Other times, it can be because of a negative prior experience with people — incompetent employees or dishonest business partners, for example.

And so, the advice to “slow down and build systems” often isn’t enough…

That’s when they need more direct intervention from someone who can see under the hood of the business, get their hands dirty and support with the change:

  • Removing the founder from delivery
  • Creating automated / predictable marketing systems
  • Introducing management structure

I suppose it’s a bit like therapy, where there’s a knotted web of stuff that’s been with you since childhood…

It would’ve been better to fix when you were younger, but the next best time to start untangling it is…now!

When you’re working this hard, it’s not just your business at stake… it’s your health and family too!


In this newsletter, I’ve described three kinds of entrepreneurs at different stages of business:

  • $100-250k
  • $500k-$1m
  • $1-3m

…and the predictable challenges they face at each level.

At the lower levels, it’s all about doubling-down and maximising what you’ve got. (Without getting distracted or running scared.)

At the higher levels, it’s about positioning your business for scale and building infrastructure that removes you from delivery.

Of course, not all businesses are like this!

There’s a selection bias…

By definition, I only tend to hear from businesses with issues.

But since that’s what this newsletter is all about, there’s a chance it might be useful!

Now, before signing off…

I’m in La Gomera this week, part of the Canary Islands.
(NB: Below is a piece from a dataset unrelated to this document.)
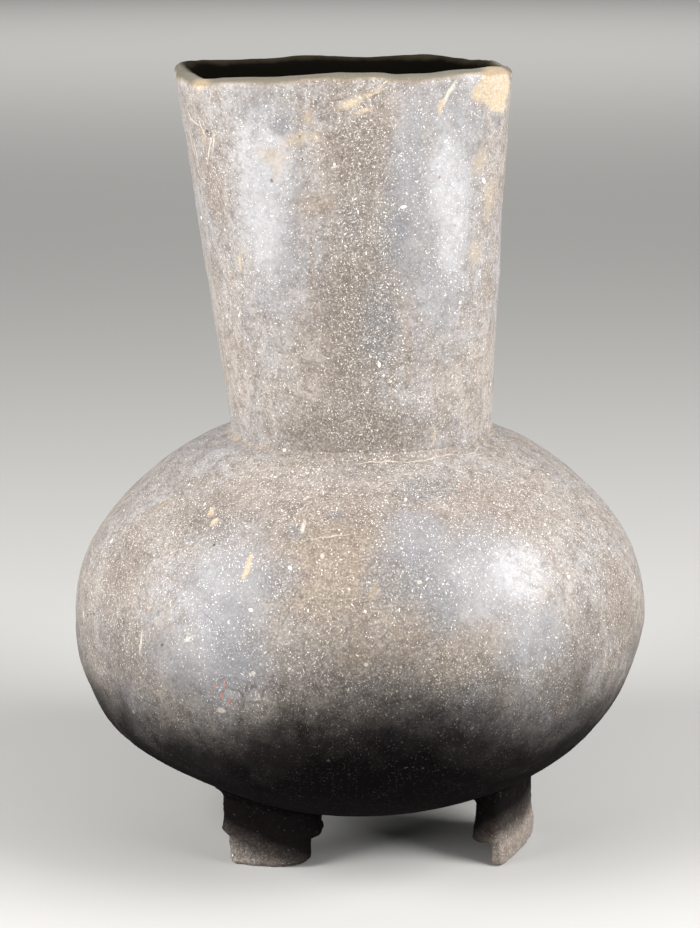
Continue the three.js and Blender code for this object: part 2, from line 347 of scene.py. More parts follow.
def roughen(piece, swells, free=None):
    """Uneven clay: swells and hollows, each of a size across and as deep as free lets them be"""
    for size, depth in swells:
        texture = bpy.data.textures.new(piece.name + "_uneven", "CLOUDS")
        texture.noise_scale = size
        texture.noise_depth = 2
        change = piece.modifiers.new("uneven", "DISPLACE")
        change.texture = texture
        change.texture_coords = "LOCAL"
        change.strength = depth
        if free is not None:
            group = piece.vertex_groups.new(name="free")
            shares = np.rint(free * FREE_STEPS).astype(int)
            for share in range(1, FREE_STEPS + 1):
                group.add(np.nonzero(shares == share)[0].tolist(), share / FREE_STEPS, "REPLACE")
            change.vertex_group = group.name
        bpy.ops.object.modifier_apply(modifier=change.name)
        piece.vertex_groups.clear()


def press(points, dents, centre):
    """Pushes a wall out, or in where the depth is negative, around each direction and height"""
    around = np.degrees(np.arctan2(points[:, 0], -points[:, 1]))
    away = points - centre
    away /= np.linalg.norm(away, axis=1)[:, None]
    for direction, height, depth, half_turn, half_height in dents:
        turned = (around - direction + 180) % 360 - 180
        weight = np.exp(-((turned / half_turn) ** 2) - ((points[:, 2] - height) / half_height) ** 2)
        points += away * (depth * weight)[:, None]


# Broad stains of the wall, with painted highlights and painted shade among them: direction, height, half
# width, half height, tilt and how soft the edge is. A tilt leans the top to the right. PLAIN holds the last
# two for a row that leaves them out.
PLAIN = (0, 0.9)
# Painted highlights: pale haze laid on the neck and globe where the two soft boxes reflect
PAINTED_HIGHLIGHTS = (
    (-62, 226, 9, 4, 0, 0.8),
    (-29, 204, 5, 11),
    (-33, 205, 7, 10),
    (-34, 190, 6, 18),
    (36, 188, 4, 16),
    (31, 200, 4, 12),
    (36, 96, 8, 7),
)
# Painted highlight tint: a cool grey laid where the lights reflect, for the neutral colour of their
# highlights
HIGHLIGHT_TINTS = (
    (-28, 92, 12, 16),
    (-30, 74, 18, 9),
    (14, 106, 9, 9),
    (26, 97, 16, 13),
    (35, 80, 12, 8),
    (-31, 192, 8, 28),
    (33, 190, 9, 34),
    (19, 195, 5, 26),
)
TANNED = (
    (-6, 98, 15, 17),
    (4, 84, 14, 8, -10),
    (19, 78, 14, 6, -15),
    (-16, 192.5, 5, 3, 0, 0.8),
)
SLATY = (
    (9, 98, 9, 9),
    (15.5, 91, 5, 8),
    (2.5, 96, 2.5, 3.5, 15, 0.8),
    (-6.5, 111, 2.5, 1.2, 0, 0.8),
    (-16, 107.5, 3, 2.2, 0, 0.8),
    (-17, 97, 5, 6),
    (-24, 82, 8, 8),
    (20, 116, 9, 2.5),
    (-25.5, 213, 2.5, 2.0, -20, 0.8),
    (8, 160, 5, 12),
    (12, 185, 4, 10),
)
BROWNED = (
    (2, 103, 40, 14),
    (-3, 129, 20, 8),
    (-4, 158, 9, 26),
    (-5, 205, 7, 9),
    (7, 214, 4, 9),
    (4, 106, 14, 6),
    (-57, 92, 9, 10),
    (-52, 196, 4, 12),
    (63, 80, 8, 12),
    (38, 112, 16, 8, 20),
    (-42, 110, 14, 7, -20),
)
# Smoke clouds, partly painted shade: the dark band down the front of neck and globe between the two lights,
# and darker lower sides
SMOKE_AND_SHADE_MARKS = (
    (1, 97, 34, 17),
    (1, 103, 19, 13),
    (-50, 72, 14, 8),
    (-38, 106, 10, 6),
    (3, 80, 30, 14),
    (40, 66, 9, 7),
    (46, 74, 10, 9),
    (0, 128, 24, 8),
    (0, 165, 10, 48),
    (2, 75, 20, 10),
    (17, 73, 14, 7),
)
FRONT_SHADE_LOBE = ((3, 55, 28, 34),)  # painted shade: the darkening rises highest at the front, where neither light reaches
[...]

It’s for a mastermind event I run over at Creator Empires each year. 

This time we had 19 education entrepreneurs joining us, and it was an absolute blast.

The hardest part of the whole thing is finding a villa big enough to accommodate everyone, but we’ve got it down to a fine art now!

Bringing people together really is the most fun part of what I do, and I hope you and I will get to hang out in person one day!